DESCRIPTION OF THE TASK.
Restate, word for word, all of the material shown below.

[Rows from a 3D modeling dataset]
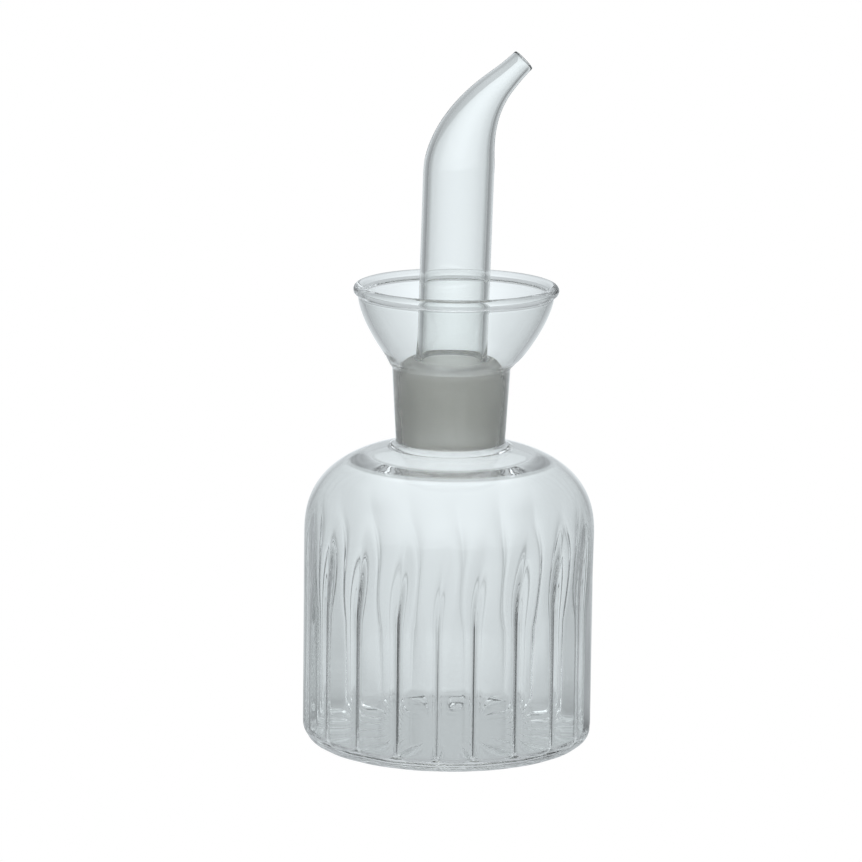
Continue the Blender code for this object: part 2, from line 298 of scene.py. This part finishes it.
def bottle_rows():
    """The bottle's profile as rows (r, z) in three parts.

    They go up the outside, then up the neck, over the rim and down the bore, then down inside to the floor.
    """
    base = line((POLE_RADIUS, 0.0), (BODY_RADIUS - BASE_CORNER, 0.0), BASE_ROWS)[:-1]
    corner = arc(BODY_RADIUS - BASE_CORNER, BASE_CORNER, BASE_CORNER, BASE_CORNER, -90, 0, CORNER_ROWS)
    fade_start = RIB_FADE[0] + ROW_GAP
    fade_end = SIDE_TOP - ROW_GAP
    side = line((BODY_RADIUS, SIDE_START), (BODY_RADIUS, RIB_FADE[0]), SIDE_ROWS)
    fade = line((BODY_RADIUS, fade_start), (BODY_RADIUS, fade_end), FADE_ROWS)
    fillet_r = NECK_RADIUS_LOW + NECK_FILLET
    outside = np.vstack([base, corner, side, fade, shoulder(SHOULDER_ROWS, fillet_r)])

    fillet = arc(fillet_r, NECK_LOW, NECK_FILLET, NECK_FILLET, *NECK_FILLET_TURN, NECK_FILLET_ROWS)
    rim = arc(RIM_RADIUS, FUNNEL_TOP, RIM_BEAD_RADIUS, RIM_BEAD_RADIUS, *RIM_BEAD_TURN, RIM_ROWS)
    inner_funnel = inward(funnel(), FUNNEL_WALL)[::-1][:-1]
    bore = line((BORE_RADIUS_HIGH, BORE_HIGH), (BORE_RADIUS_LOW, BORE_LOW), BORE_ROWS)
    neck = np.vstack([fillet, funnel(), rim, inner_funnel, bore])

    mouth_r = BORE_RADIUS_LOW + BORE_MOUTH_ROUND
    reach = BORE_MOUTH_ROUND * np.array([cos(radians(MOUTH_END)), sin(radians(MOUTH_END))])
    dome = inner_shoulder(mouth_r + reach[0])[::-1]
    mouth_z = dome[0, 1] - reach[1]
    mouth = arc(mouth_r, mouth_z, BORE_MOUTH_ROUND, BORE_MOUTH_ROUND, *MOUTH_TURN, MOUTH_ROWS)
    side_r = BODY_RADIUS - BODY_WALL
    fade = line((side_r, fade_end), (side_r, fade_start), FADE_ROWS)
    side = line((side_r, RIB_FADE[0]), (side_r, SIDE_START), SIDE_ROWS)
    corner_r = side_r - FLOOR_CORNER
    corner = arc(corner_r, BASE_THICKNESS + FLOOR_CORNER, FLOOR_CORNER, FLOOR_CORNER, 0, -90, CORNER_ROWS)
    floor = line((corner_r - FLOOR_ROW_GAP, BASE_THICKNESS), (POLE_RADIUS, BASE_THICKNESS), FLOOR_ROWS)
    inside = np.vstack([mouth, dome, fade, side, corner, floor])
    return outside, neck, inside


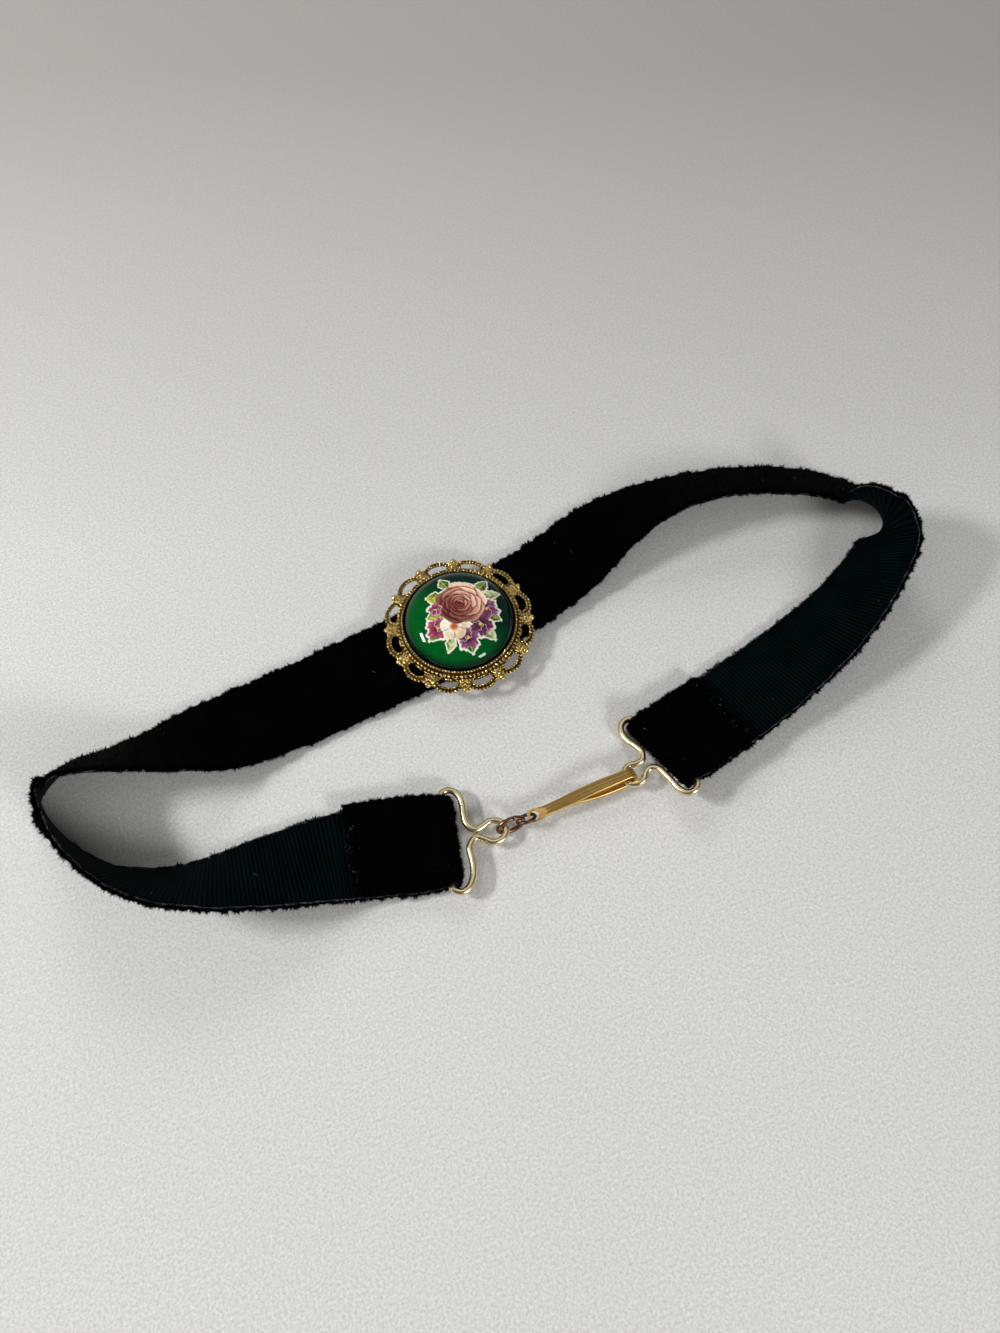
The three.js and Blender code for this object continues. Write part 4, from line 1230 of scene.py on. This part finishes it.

WRITTEN ANSWER.
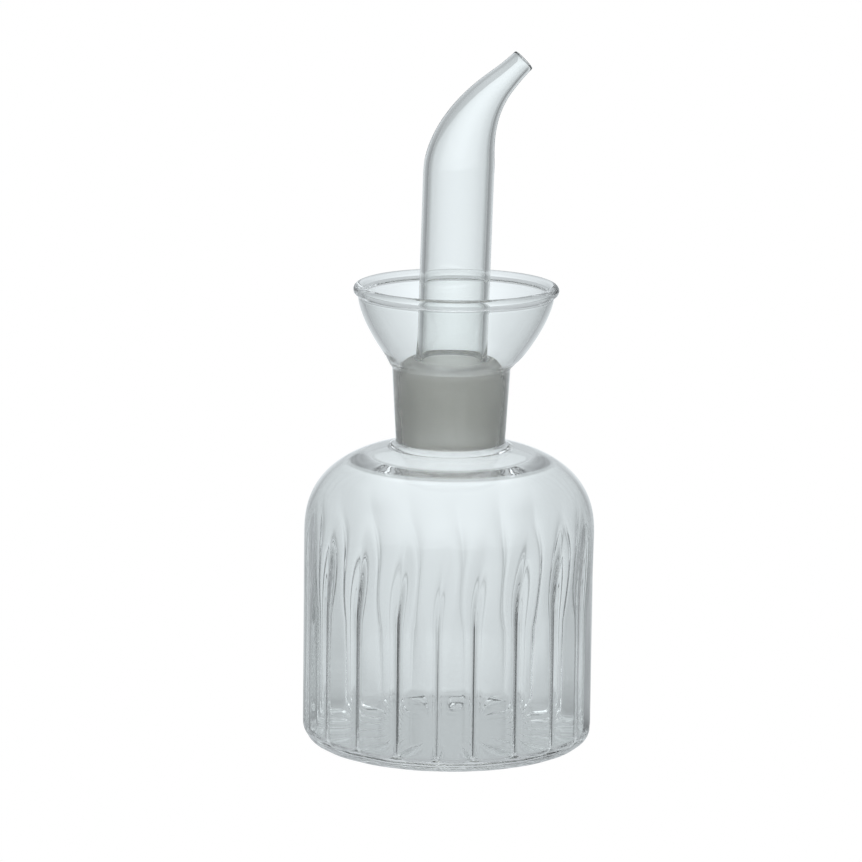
Continue the Blender code for this object: part 2, from line 298 of scene.py. This part finishes it.
def bottle_rows():
    """The bottle's profile as rows (r, z) in three parts.

    They go up the outside, then up the neck, over the rim and down the bore, then down inside to the floor.
    """
    base = line((POLE_RADIUS, 0.0), (BODY_RADIUS - BASE_CORNER, 0.0), BASE_ROWS)[:-1]
    corner = arc(BODY_RADIUS - BASE_CORNER, BASE_CORNER, BASE_CORNER, BASE_CORNER, -90, 0, CORNER_ROWS)
    fade_start = RIB_FADE[0] + ROW_GAP
    fade_end = SIDE_TOP - ROW_GAP
    side = line((BODY_RADIUS, SIDE_START), (BODY_RADIUS, RIB_FADE[0]), SIDE_ROWS)
    fade = line((BODY_RADIUS, fade_start), (BODY_RADIUS, fade_end), FADE_ROWS)
    fillet_r = NECK_RADIUS_LOW + NECK_FILLET
    outside = np.vstack([base, corner, side, fade, shoulder(SHOULDER_ROWS, fillet_r)])

    fillet = arc(fillet_r, NECK_LOW, NECK_FILLET, NECK_FILLET, *NECK_FILLET_TURN, NECK_FILLET_ROWS)
    rim = arc(RIM_RADIUS, FUNNEL_TOP, RIM_BEAD_RADIUS, RIM_BEAD_RADIUS, *RIM_BEAD_TURN, RIM_ROWS)
    inner_funnel = inward(funnel(), FUNNEL_WALL)[::-1][:-1]
    bore = line((BORE_RADIUS_HIGH, BORE_HIGH), (BORE_RADIUS_LOW, BORE_LOW), BORE_ROWS)
    neck = np.vstack([fillet, funnel(), rim, inner_funnel, bore])

    mouth_r = BORE_RADIUS_LOW + BORE_MOUTH_ROUND
    reach = BORE_MOUTH_ROUND * np.array([cos(radians(MOUTH_END)), sin(radians(MOUTH_END))])
    dome = inner_shoulder(mouth_r + reach[0])[::-1]
    mouth_z = dome[0, 1] - reach[1]
    mouth = arc(mouth_r, mouth_z, BORE_MOUTH_ROUND, BORE_MOUTH_ROUND, *MOUTH_TURN, MOUTH_ROWS)
    side_r = BODY_RADIUS - BODY_WALL
    fade = line((side_r, fade_end), (side_r, fade_start), FADE_ROWS)
    side = line((side_r, RIB_FADE[0]), (side_r, SIDE_START), SIDE_ROWS)
    corner_r = side_r - FLOOR_CORNER
    corner = arc(corner_r, BASE_THICKNESS + FLOOR_CORNER, FLOOR_CORNER, FLOOR_CORNER, 0, -90, CORNER_ROWS)
    floor = line((corner_r - FLOOR_ROW_GAP, BASE_THICKNESS), (POLE_RADIUS, BASE_THICKNESS), FLOOR_ROWS)
    inside = np.vstack([mouth, dome, fade, side, corner, floor])
    return outside, neck, inside


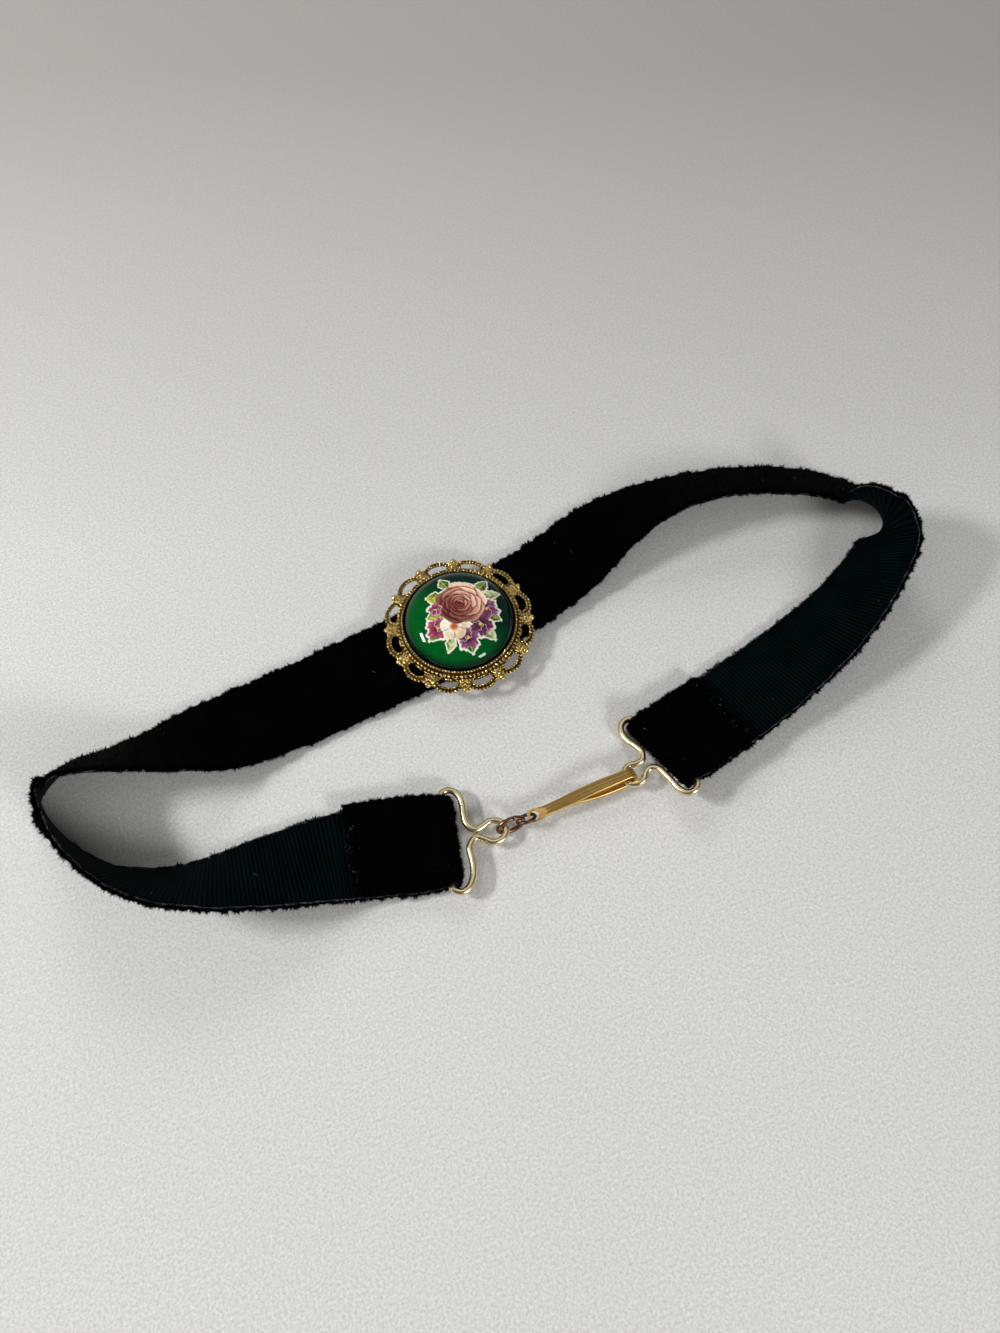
The three.js and Blender code for this object continues. Write part 4, from line 1230 of scene.py on. This part finishes it.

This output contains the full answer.